30% of all screening centres in Germany actively use the Vara platform and we’re the first company in the world with large-scale real-world evidence from clinical routine. This comes down to our full-stack approach: We’re reimagining the entire workflow instead of integrating AI as a standalone plug-in.
Our ambition at Vara is to find every deadly breast cancer early, such that more women survive. AI is a powerful tool that helps us achieve this goal, but it’s only a means to an end.
Recent history has shown that AI, on its own, is no silver bullet. It is not enough to build an AI model that takes mammograms and outputs a cancer score. AI alone can’t solve the problems surrounding breast cancer diagnoses and it can’t magically deliver value straight out of the box.
This narrow focus is what first-generation AI companies in this space got wrong. And it’s the reason why, for all its promises, AI is yet to move the needle when it comes to breast cancer cases.
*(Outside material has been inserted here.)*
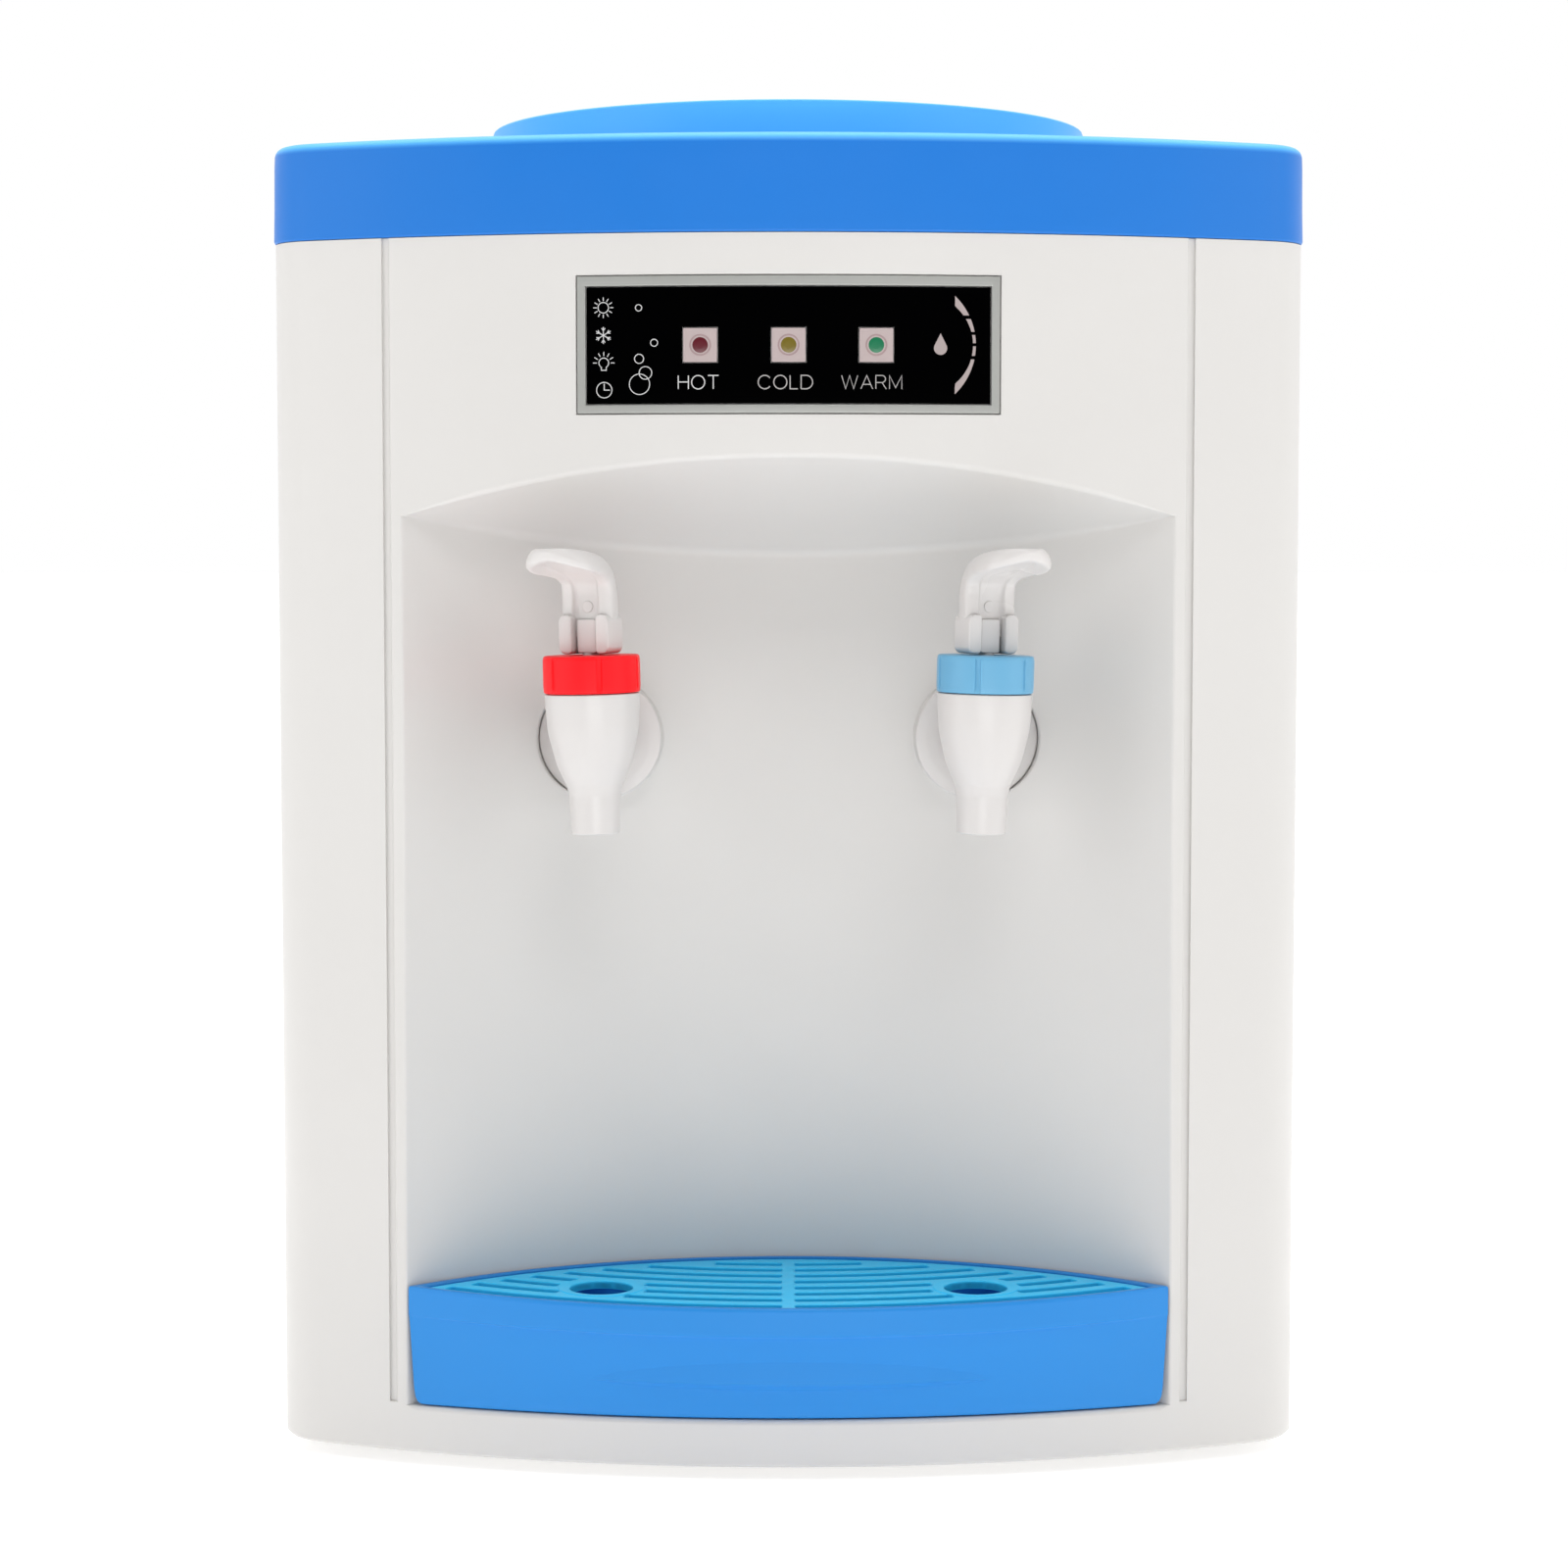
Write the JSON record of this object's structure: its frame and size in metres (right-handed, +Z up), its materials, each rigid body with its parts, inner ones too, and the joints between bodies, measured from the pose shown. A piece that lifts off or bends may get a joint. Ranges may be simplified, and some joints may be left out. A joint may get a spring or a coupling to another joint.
{
  "type": "countertop water dispenser",
  "caption": "Countertop water dispenser with hot and cold taps in an arched niche, a slide-out drip tray with grille, and a bottle collar on top.",
  "frame": {"origin": "on the table, below the middle of the bounding box", "axes": "+Z up, the taps and the drip tray face -Y, +X is to the right of someone who faces them"},
  "size_m": [0.3044, 0.2932, 0.4014],
  "materials": {
    "white_plastic": "warm white moulded ABS, satin gloss",
    "lid_blue": "mid blue moulded ABS, satin gloss",
    "tray_blue": "lighter blue moulded ABS, satin gloss",
    "seat_white": "food grade white plastic",
    "tap_white": "bright white moulded plastic, glossy",
    "hot_red": "red moulded plastic",
    "cold_blue": "light blue moulded plastic",
    "lens_black": "polished black acrylic",
    "bezel_silver": "silver-grey painted frame",
    "lamp_white": "translucent white light guide",
    "steel": "stainless steel",
    "aluminium": "bare aluminium",
    "foam": "rigid insulating foam",
    "silicone": "translucent silicone",
    "rubber": "black rubber",
    "black_plastic": "black moulded plastic",
    "board_green": "green circuit board",
    "ceramic": "white ceramic plates"
  },
  "bodies": {
    "case": {"base_plate": "white_plastic", "front_shell": "white_plastic", "rear_shell": "white_plastic", "rear_cover": "white_plastic", "foot_front_left": "rubber", "foot_front_right": "rubber", "foot_rear_left": "rubber", "foot_rear_right": "rubber", "top_cover": "lid_blue", "display_bezel": "bezel_silver", "display_lens": "lens_black", "display_board": "board_green", "lamp_window_hot": "lamp_white", "lamp_window_cold": "lamp_white", "lamp_window_warm": "lamp_white", "cold_tank": "steel", "cold_tank_lid": "seat_white", "cold_tank_foam": "foam", "tank_baffle": "seat_white", "cold_block": "aluminium", "peltier_module": "ceramic", "heat_sink": "aluminium", "fan_frame": "black_plastic", "hot_tank": "steel", "heater_band": "steel", "hot_tank_thermostat": "black_plastic", "hot_tank_bracket": "steel", "cold_hose": "silicone", "hot_hose": "silicone", "hot_feed_hose": "silicone", "drain_hose": "silicone", "power_board": "board_green", "switch_bezel": "black_plastic", "cord_gland": "black_plastic", "hot_tap_body": "tap_white", "hot_tap_cap": "hot_red", "hot_tap_spring": "steel", "hot_tap_flange": "tap_white", "hot_tap_nut": "tap_white", "cold_tap_body": "tap_white", "cold_tap_cap": "cold_blue", "cold_tap_spring": "steel", "cold_tap_flange": "tap_white", "cold_tap_nut": "tap_white"},
    "bottle_seat": {"bottle_seat": "seat_white", "bottle_probe": "seat_white"},
    "drip_tray": {"drip_tray": "tray_blue"},
    "drip_grille": {"drip_grille": "tray_blue"},
    "hot_switch": {"hot_switch": "hot_red"},
    "cold_switch": {"cold_switch": "cold_blue"},
    "fan_rotor": {"fan_rotor": "black_plastic"},
    "drain_plug": {"drain_plug": "black_plastic"},
    "hot_stem": {"hot_tap_stem": "tap_white", "hot_tap_pin": "steel", "hot_tap_plunger": "silicone"},
    "hot_lever": {"hot_tap_lever": "tap_white"},
    "cold_stem": {"cold_tap_stem": "tap_white", "cold_tap_pin": "steel", "cold_tap_plunger": "silicone"},
    "cold_lever": {"cold_tap_lever": "tap_white"}
  },
  "joints": [
    {"name": "hot_stem_lift", "type": "slide", "parent": "case", "child": "hot_stem", "axis": [-0.0227, 0, 0.9997], "range_m": [0, 0.00335], "deforming": ["hot_tap_spring"]},
    {"name": "hot_lever_press", "type": "hinge", "parent": "hot_stem", "child": "hot_lever", "pos_m": [-0.05713, -0.1205, 0.24549], "axis": [0.9061, -0.4226, 0.0206], "range_deg": [0, 35], "stiffness_Nm_per_rad": 0.1, "springref_deg": -17.19},
    {"name": "cold_stem_lift", "type": "slide", "parent": "case", "child": "cold_stem", "axis": [0.0227, 0, 0.9997], "range_m": [0, 0.00335], "deforming": ["cold_tap_spring"]},
    {"name": "cold_lever_press", "type": "hinge", "parent": "cold_stem", "child": "cold_lever", "pos_m": [0.05713, -0.1205, 0.24549], "axis": [0.9061, 0.4226, -0.0206], "range_deg": [0, 35], "stiffness_Nm_per_rad": 0.1, "springref_deg": -17.19},
    {"name": "bottle_seat_lift", "type": "slide", "parent": "case", "child": "bottle_seat", "axis": [0, 0, 1], "range_m": [0, 0.06]},
    {"name": "drip_tray_slide", "type": "slide", "parent": "case", "child": "drip_tray", "axis": [0, -1, 0], "range_m": [0, 0.08]},
    {"name": "drip_grille_lift", "type": "slide", "parent": "drip_tray", "child": "drip_grille", "axis": [0, 0, 1], "range_m": [0, 0.05]},
    {"name": "hot_switch_rock", "type": "hinge", "parent": "case", "child": "hot_switch", "pos_m": [-0.0805, 0.1385, 0.07], "axis": [1, 0, 0], "range_deg": [-16, 0]},
    {"name": "cold_switch_rock", "type": "hinge", "parent": "case", "child": "cold_switch", "pos_m": [-0.0595, 0.1385, 0.07], "axis": [1, 0, 0], "range_deg": [-16, 0]},
    {"name": "fan_spin", "type": "hinge", "parent": "case", "child": "fan_rotor", "pos_m": [0, 0.118, 0.285], "axis": [0, 1, 0], "continuous": true},
    {"name": "drain_plug_pull", "type": "slide", "parent": "case", "child": "drain_plug", "axis": [0, 1, 0], "range_m": [0, 0.02]}
  ],
  "couplings": [
    {"joint": "hot_lever_press", "follows": "hot_stem_lift", "rad_per_m": 182},
    {"joint": "cold_lever_press", "follows": "cold_stem_lift", "rad_per_m": 182}
  ]
}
To unleash AI’s transformative potential, we have to build an entirely reimagined clinical workflow. We have to go “full-stack”.
What does full-stack mean in the context of AI for breast cancer screening? Here is what we believe are the three necessary components:
1. An AI-first, web-based reporting workflow designed for radiologists:
Many AI models for medical imaging integrate into existing, old workflow tools or outdated PACS viewers. By retrofitting such new technologies into such old programs, a ton of potential is left on the table.
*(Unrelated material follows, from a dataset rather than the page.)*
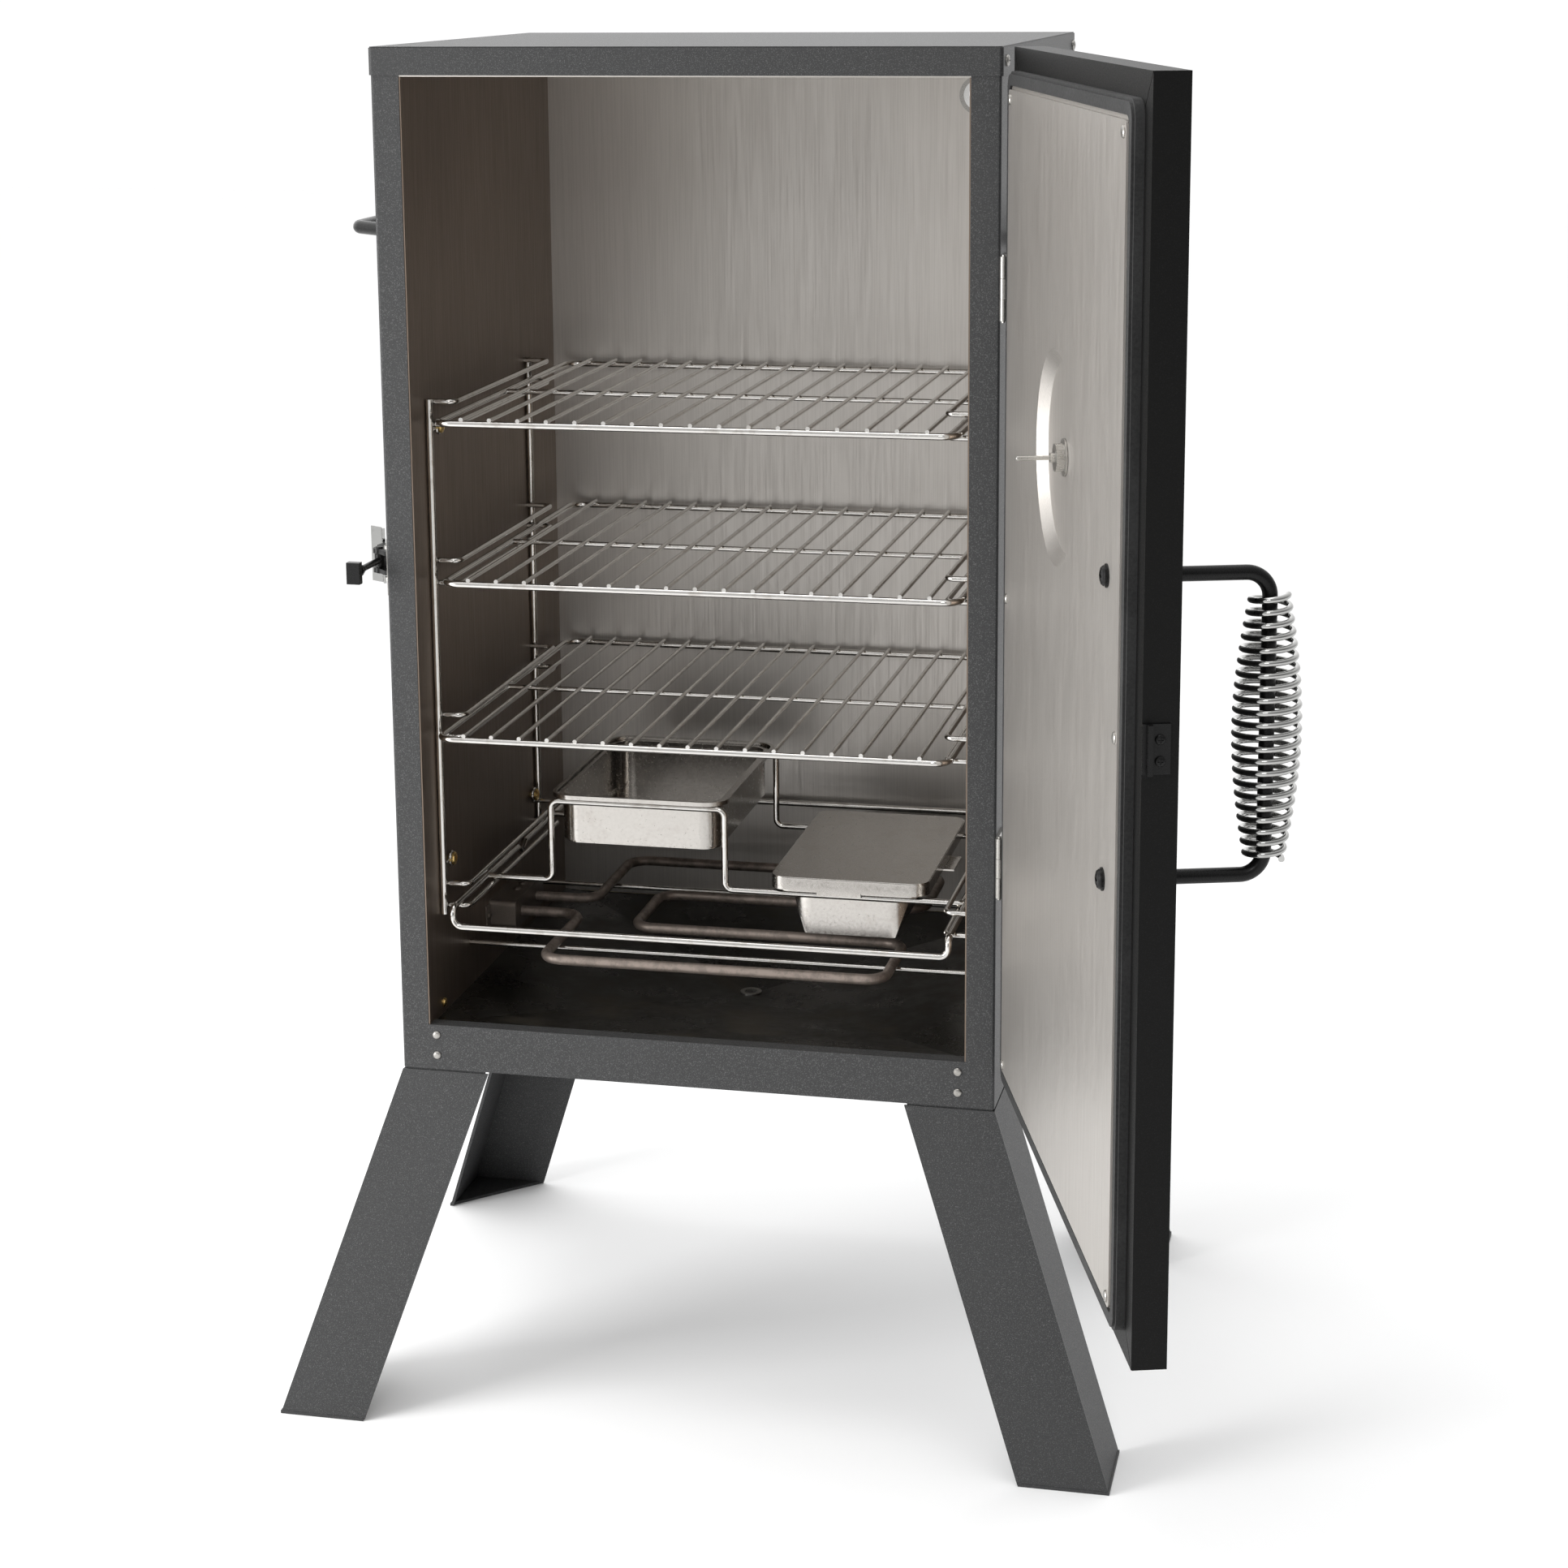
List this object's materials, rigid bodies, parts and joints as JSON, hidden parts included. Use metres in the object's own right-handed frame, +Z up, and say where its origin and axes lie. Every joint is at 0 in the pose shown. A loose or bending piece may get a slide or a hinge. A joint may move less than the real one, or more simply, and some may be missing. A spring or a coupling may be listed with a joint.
{
  "type": "electric cabinet smoker",
  "caption": "Insulated upright electric cabinet smoker on splayed legs, with a hinged door, sliding wire racks, water bowl, chip tray and heating element.",
  "frame": {"origin": "floor level, in the middle of the footprint of the whole object with its door drawn open", "axes": "+Z up; the cabinet's front faces -Y; the door hangs on the +X side"},
  "size_m": [0.7748, 0.8745, 1.034],
  "materials": {
    "body_paint": "dark grey satin enamel with a fine fleck",
    "door_paint": "near-black satin enamel",
    "black_steel": "black enamelled steel",
    "liner_steel": "brushed, slightly browned by use",
    "side_liner": "brushed, browned by smoke",
    "floor_enamel": "dark, greasy satin",
    "wire_chrome": "plated wire, dulled",
    "fixing_steel": "plated",
    "brass": "satin",
    "element_tube": "heat darkened",
    "bracket_steel": "heat darkened",
    "black_plastic": "moulded, matte",
    "tray_steel": "pressed sheet, satin",
    "insulation": "mineral wool",
    "seal": "matte",
    "bright_chrome": "polished",
    "dial_white": "printed face",
    "mark_black": "printed marks",
    "needle_red": "enamel",
    "glass": "clear"
  },
  "bodies": {
    "cabinet": {"side_panel_left": "body_paint", "side_panel_right": "body_paint", "back_panel": "body_paint", "bottom_plate": "body_paint", "top_cap": "body_paint", "front_rail": "body_paint", "cabinet_fixings": "fixing_steel", "wall_insulation": "insulation", "liner_left": "side_liner", "liner_right": "side_liner", "liner_back": "liner_steel", "liner_top": "liner_steel", "floor_pan": "floor_enamel", "drain_spout": "fixing_steel", "vent_sleeve": "fixing_steel", "leg_front_left": "body_paint", "leg_front_right": "body_paint", "leg_back_left": "body_paint", "leg_back_right": "body_paint", "rack_posts": "wire_chrome", "rack_rails_left": "wire_chrome", "rack_rails_right": "wire_chrome", "liner_screws": "brass", "element_supports": "wire_chrome", "heating_element": "element_tube", "element_bracket": "bracket_steel", "power_inlet": "black_plastic", "inlet_pins": "fixing_steel", "hinge_leaves": "fixing_steel", "latch_base": "fixing_steel", "side_handle_left": "black_steel", "side_handle_right": "black_steel"},
    "door": {"door_shell": "door_paint", "door_liner": "liner_steel", "door_insulation": "insulation", "door_gasket": "seal", "liner_rivets": "fixing_steel", "handle_screws": "black_steel", "handle_rod": "black_steel", "handle_spring": "bright_chrome", "gauge_case": "bright_chrome", "gauge_dial": "dial_white", "gauge_marks": "mark_black", "gauge_glass": "glass", "gauge_stem": "fixing_steel", "gauge_nut": "fixing_steel", "strike_bracket": "black_steel", "door_hinge_leaves": "fixing_steel"},
    "thermometer_needle": {"gauge_needle": "needle_red"},
    "rack_top": {"rack_upper": "wire_chrome"},
    "rack_mid": {"rack_middle": "wire_chrome"},
    "rack_bottom": {"rack_lower": "wire_chrome"},
    "tray_rack": {"tray_frame": "wire_chrome", "tray_cradle": "wire_chrome"},
    "bowl": {"water_bowl": "tray_steel"},
    "chips": {"chip_tray": "tray_steel"},
    "chips_cover": {"chip_tray_lid": "tray_steel"},
    "lever": {"latch_lever": "black_steel", "latch_wing": "bright_chrome"},
    "bolt": {"latch_bolt": "black_steel"}
  },
  "joints": [
    {"name": "door_hinge", "type": "hinge", "parent": "cabinet", "child": "door", "pos_m": [0.16055, 0.00203, 0.663], "axis": [0, 0, 1], "range_deg": [-107.5, 52.5]},
    {"name": "needle_turn", "type": "hinge", "parent": "door", "child": "thermometer_needle", "pos_m": [0.25168, -0.19887, 0.788], "axis": [0.9537, 0.3007, 0], "range_deg": [-270, 0], "stiffness_Nm_per_rad": 0.0005},
    {"name": "rack_top_slide", "type": "slide", "parent": "cabinet", "child": "rack_top", "axis": [0, -1, 0], "range_m": [0, 0.25]},
    {"name": "rack_mid_slide", "type": "slide", "parent": "cabinet", "child": "rack_mid", "axis": [0, -1, 0], "range_m": [0, 0.25]},
    {"name": "rack_bottom_slide", "type": "slide", "parent": "cabinet", "child": "rack_bottom", "axis": [0, -1, 0], "range_m": [0, 0.25]},
    {"name": "tray_rack_slide", "type": "slide", "parent": "cabinet", "child": "tray_rack", "axis": [0, -1, 0], "range_m": [0, 0.14]},
    {"name": "bowl_lift", "type": "slide", "parent": "tray_rack", "child": "bowl", "axis": [0, 0, 1], "range_m": [0, 0.045]},
    {"name": "chips_lift", "type": "slide", "parent": "tray_rack", "child": "chips", "axis": [0, 0, 1], "range_m": [0, 0.045]},
    {"name": "chips_cover_lift", "type": "slide", "parent": "chips", "child": "chips_cover", "axis": [0, 0, 1], "range_m": [0, 0.04]},
    {"name": "lever_swing", "type": "hinge", "parent": "cabinet", "child": "lever", "pos_m": [-0.30045, 0.02703, 0.657], "axis": [0, 0, 1], "range_deg": [-14, 100]},
    {"name": "bolt_swing", "type": "hinge", "parent": "lever", "child": "bolt", "pos_m": [-0.31111, 0.03674, 0.657], "axis": [0, 0, 1], "range_deg": [-110, 15.4]}
  ],
  "couplings": [
    {"joint": "bolt_swing", "follows": "lever_swing", "ratio": -1.1}
  ]
}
A modern, web-based workflow layer itself creates much more value because it consolidates the previously fragmented process in one place. It creates structured reports, enables remote collaboration, and brings efficiency to the workflow. Its superior UX drives adoption and motivates screening radiologists to contribute data and expert knowledge to AI development.
Most importantly, Vara’s proprietary workflow is designed to perfectly leverage AI to create a new clinical workflow. Our AI automates repetitive work by preparing fully pre-written medical reports. Or it interferes when a screening radiologist has missed a particularly suspicious lesion. AI filters the worklist and gives radiologists the chance to get control over their workday by focusing on the more difficult cases when they feel most ready for it.
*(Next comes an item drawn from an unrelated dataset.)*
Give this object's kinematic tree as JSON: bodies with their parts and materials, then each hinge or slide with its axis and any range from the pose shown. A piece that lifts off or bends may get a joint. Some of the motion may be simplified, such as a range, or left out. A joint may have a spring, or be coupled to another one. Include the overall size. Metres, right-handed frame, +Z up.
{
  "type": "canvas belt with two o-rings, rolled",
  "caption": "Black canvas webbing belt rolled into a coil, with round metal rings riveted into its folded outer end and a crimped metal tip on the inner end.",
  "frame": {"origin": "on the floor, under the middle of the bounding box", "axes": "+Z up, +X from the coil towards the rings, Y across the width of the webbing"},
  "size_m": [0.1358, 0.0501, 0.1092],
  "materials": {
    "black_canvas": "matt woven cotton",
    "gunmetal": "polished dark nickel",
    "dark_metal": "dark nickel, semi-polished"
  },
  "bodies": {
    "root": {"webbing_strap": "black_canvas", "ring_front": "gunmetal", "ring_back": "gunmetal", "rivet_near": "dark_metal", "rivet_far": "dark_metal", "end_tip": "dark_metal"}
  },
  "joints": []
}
2. Radiologist-AI interaction and feedback loop:
Our full-stack workflow gives us another important edge over plug-ins that are integrated into incumbent software. We can finetune the way AI and individual radiologists interact.
No two radiologists behave the same, especially in a tricky domain like breast cancer screening, and there is a good deal of ambiguity. Radiologists tend to be over-readers (too many false positives) or under-readers (too many false negatives). A one-size-fits-all AI model doesn’t do this diversity justice. At Vara, we fine-tune the model for each radiologist, in order to optimise for joint performance of radiologist and AI.
And because longitudinal and biopsy data is fed back to Vara, we can provide each radiologist visibility on how their performance has improved over time with Vara and where they tend to disagree with Vara. That creates high excitement with radiologists as we are jointly improving their expertise and our model over time.
3. Real-world evidence at population health scale:
History books are full of AI models that worked retrospectively but failed to show impact prospectively in new settings. Generalisation has to be repeatedly proven again in each new market. Also, it is not enough to have good performance on average. This performance needs to carry through into relevant subgroups like high breast densities or especially aggressive cancers.
A strictly data-driven approach is therefore necessary. For each woman diagnosed via Vara, we follow the patient pathway after screening to assess AI’s impact on population health metrics such as recall rates, biopsy scores and mortality. This data feedback loop from prospective clinical use allows us to constantly improve our AI models.
Measuring our effect on screening metrics at scale is possible because we are building not just the AI, but a full-stack workflow. Our data infrastructure allows us to continuously collect real-world evidence in the clinical routine — for the first time globally.
In the future, this infrastructure can be used to improve breast cancer screening even further, for example by adjusting the screening interval based on individual risk, or even stratifying the treatment itself. The data collected will allow regulators and policymakers to accurately assess the impact and make quick, rational, data-driven decisions to further improve the standard of care.
Beyond Germany, a full-stack platform is inevitable to democratise access to breast cancer screening and launch 1,000 screening centres everywhere in the world. It is the infrastructure for safe, data-driven, effective and affordable screening!